((
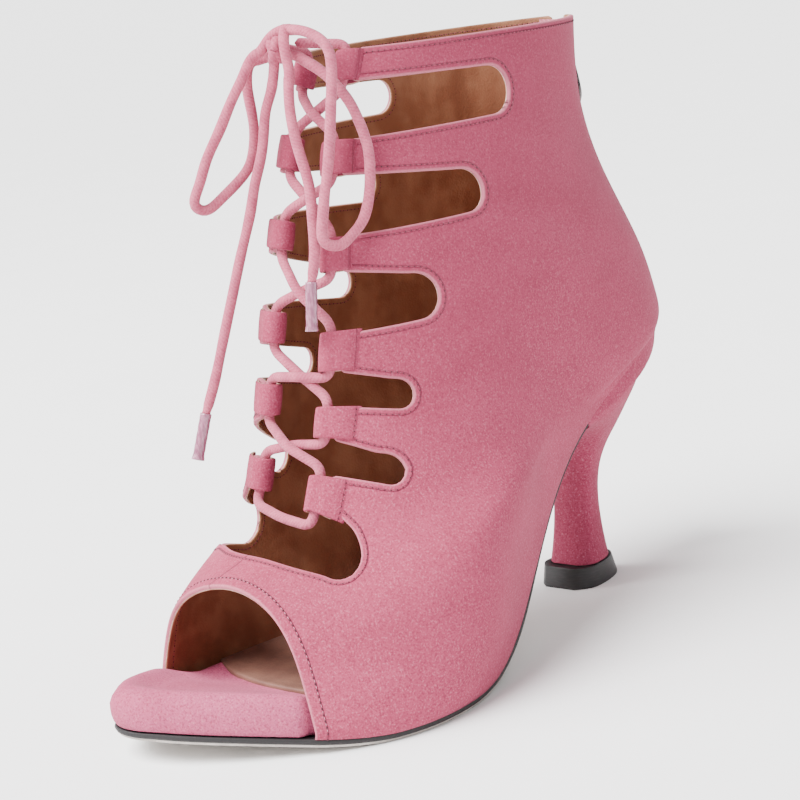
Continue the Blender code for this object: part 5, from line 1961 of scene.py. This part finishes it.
def make_pull(metal):
    """A long drop-shaped tab with a raised border, inside the solid's own box."""
    low, high = [np.array(corner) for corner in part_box("zip_pull")]
    middle = (low + high) / 2.0
    length = high[2] - low[2]
    border = (high[1] - low[1]) / 2.0
    plate = border * 0.55
    widths = np.array([
        # share of the length below the top, half-width in millimetres
        (0.0, 0.3), (0.02, 0.9), (0.06, 1.3), (0.12, 1.45), (0.25, 1.5), (0.5, 2.35), (0.7, 3.0),
        (0.82, 2.95), (0.92, 2.1), (0.98, 1.0), (1.0, 0.25),
    ])
    at = np.linspace(0.0, 1.0, 48)
    half = np.maximum(spline(widths[:, 0], widths[:, 1:], at)[:, 0], 0.2) * MM
    sections = []
    for share, width in zip(at, half):
        inner = max(width - 0.55 * MM, 0.4 * width)
        corner = (
            (width, border * 0.6), (width * 0.96, border), (inner, border), (inner * 0.9, plate),
        )
        ring = []
        for x, y, part in (
            (-1.0, -1.0, corner), (1.0, -1.0, corner[::-1]), (1.0, 1.0, corner),
            (-1.0, 1.0, corner[::-1]),
        ):
            for across, thick in part:
                place = (middle[0] + x * across, middle[1] + y * thick, high[2] - share * length)
                ring.append(place)
        sections.append(ring)
    piece = loft("drop_pull", sections, [metal], 30.0)
    rides(piece, ["zip_pull"], "zip_pull")


# ------------------------------------------------------------------ all together

def main():
    make_camera()
    face = FrontFace()
    yarn = lace_cord()
    make_lace(face, yarn, lace_film())
    make_studio()
    skin = suede()
    cut = raw_edge()
    tan = lining()
    hide = Hide()
    make_upper(hide, skin, cut, tan)
    make_loops(face, skin, cut)
    dark = thread("maroon_thread", "#7a2b3f", "#9a4459")
    # Painted highlight in part: the toe row's thread is paler than the maroon, for the glint on it.
    pale = thread("pink_thread_glint", "#b4607a", "#cc7f94")
    # Painted shade: the near-black beads at the needle holes stand for the shade inside the holes.
    hole = thread("needle_hole_shade", "#3d1420", "#4f1c2a")
    make_stitches(hide, face, dark, pale, hole)
    outline = Outline()
    make_sole(outline, sole_board(), sole_suede())
    # Painted light: the footbed's copy of the suede is paler and more lilac than the upper's, for
    # the light on its rim.
    make_footbed(outline, suede("suede_wrapped_board", "#a94c6b", "#b65778"), sock_leather())
    make_heel(outline, skin, lift_rubber())
    metal = zip_metal()
    make_zip(BackLine(), zip_tape(), metal)
    make_pull(metal)


main()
))
* Problem to solve
Each line above is to be repeated exactly.

* Answer to the exercise
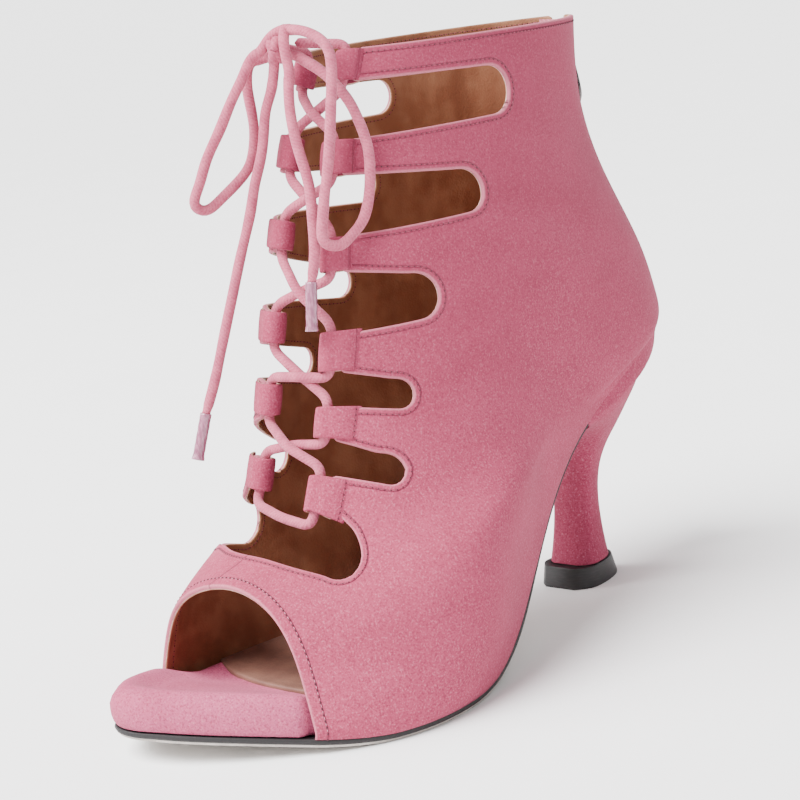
Continue the Blender code for this object: part 5, from line 1961 of scene.py. This part finishes it.
def make_pull(metal):
    """A long drop-shaped tab with a raised border, inside the solid's own box."""
    low, high = [np.array(corner) for corner in part_box("zip_pull")]
    middle = (low + high) / 2.0
    length = high[2] - low[2]
    border = (high[1] - low[1]) / 2.0
    plate = border * 0.55
    widths = np.array([
        # share of the length below the top, half-width in millimetres
        (0.0, 0.3), (0.02, 0.9), (0.06, 1.3), (0.12, 1.45), (0.25, 1.5), (0.5, 2.35), (0.7, 3.0),
        (0.82, 2.95), (0.92, 2.1), (0.98, 1.0), (1.0, 0.25),
    ])
    at = np.linspace(0.0, 1.0, 48)
    half = np.maximum(spline(widths[:, 0], widths[:, 1:], at)[:, 0], 0.2) * MM
    sections = []
    for share, width in zip(at, half):
        inner = max(width - 0.55 * MM, 0.4 * width)
        corner = (
            (width, border * 0.6), (width * 0.96, border), (inner, border), (inner * 0.9, plate),
        )
        ring = []
        for x, y, part in (
            (-1.0, -1.0, corner), (1.0, -1.0, corner[::-1]), (1.0, 1.0, corner),
            (-1.0, 1.0, corner[::-1]),
        ):
            for across, thick in part:
                place = (middle[0] + x * across, middle[1] + y * thick, high[2] - share * length)
                ring.append(place)
        sections.append(ring)
    piece = loft("drop_pull", sections, [metal], 30.0)
    rides(piece, ["zip_pull"], "zip_pull")


# ------------------------------------------------------------------ all together

def main():
    make_camera()
    face = FrontFace()
    yarn = lace_cord()
    make_lace(face, yarn, lace_film())
    make_studio()
    skin = suede()
    cut = raw_edge()
    tan = lining()
    hide = Hide()
    make_upper(hide, skin, cut, tan)
    make_loops(face, skin, cut)
    dark = thread("maroon_thread", "#7a2b3f", "#9a4459")
    # Painted highlight in part: the toe row's thread is paler than the maroon, for the glint on it.
    pale = thread("pink_thread_glint", "#b4607a", "#cc7f94")
    # Painted shade: the near-black beads at the needle holes stand for the shade inside the holes.
    hole = thread("needle_hole_shade", "#3d1420", "#4f1c2a")
    make_stitches(hide, face, dark, pale, hole)
    outline = Outline()
    make_sole(outline, sole_board(), sole_suede())
    # Painted light: the footbed's copy of the suede is paler and more lilac than the upper's, for
    # the light on its rim.
    make_footbed(outline, suede("suede_wrapped_board", "#a94c6b", "#b65778"), sock_leather())
    make_heel(outline, skin, lift_rubber())
    metal = zip_metal()
    make_zip(BackLine(), zip_tape(), metal)
    make_pull(metal)


main()